About St. Andrew's Presbyterian Church

Mission Statement

St. Andrew's Presbyterian Church, Orillia is a community whose faith is rooted in Jesus Christ, our Lord and Saviour. We are stewards of a vision of faith and worship. We have a goodly heritage which inspires and challenges us. Through God's grace, we are nurtured and empowered by the Holy Spirit, to reach out, witness, and serve in an ever-changing world.

Meet The Staff

The Rev. Dr. Jim Sitler – (B.A., M.Div., M.Th., & D. Min.) was ordained to the Ministry of Word and Sacraments in May, 1972. Jim has had pastorates in Toronto, Montreal, Scarborough and Muskoka. Jim served on the Senate of Knox College, and was fundamental in structuring the Presbytery of Pickering and serving as its first Clerk. He has also served as Clerk of the Presbytery of Barrie since the early 1990’s. Jim has taken extensive training in personality development, behavioral patterns, and conflict resolution. These skills that have been helpful in parish ministry and beyond. Outside of his church work Jim served ten years as a Padre in Canadian Forces Air Reserve, stationed in Quebec, and as Chaplain to the Scarborough Fire Fighters Association for six years and another twenty-five years with the Gravenhurst Fire Department. He also acts as Chaplain to the Ontario Fire College and the Office of the Ontario Fire Marshall. At the center of his life is his family: his wife Gwen and married children Matthew (Cheryl) and Justin (Laura), with much love and delight in his grandchildren: Jacob, Thomas and Justin (Jr.). There is such joy and fulfillment found in serving God!!

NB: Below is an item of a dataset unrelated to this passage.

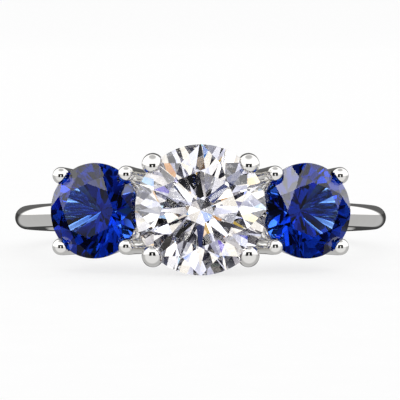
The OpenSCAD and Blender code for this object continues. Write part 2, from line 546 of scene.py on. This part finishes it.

Peter Rombeek (B.Mus.; B.Ed. & M.Div.) has been in school most of his life. Part of this time has been teaching in intermediate and high schools. While teaching can be wonderful, Peter felt the call to focus more on congregations. This has included working within a congregation and helping on presbytery and national events. These opportunities lead Peter to become ordained within the Presbyterian Church in Canada. He is currently serving as the Assistant Minister: Youth and Families. Peter is passionate about how our faith interacts with the way we live - individually and as a congregation. God loves us... so now what? Peter's other interests include playing music, doing things outside and spending time with his wife and son.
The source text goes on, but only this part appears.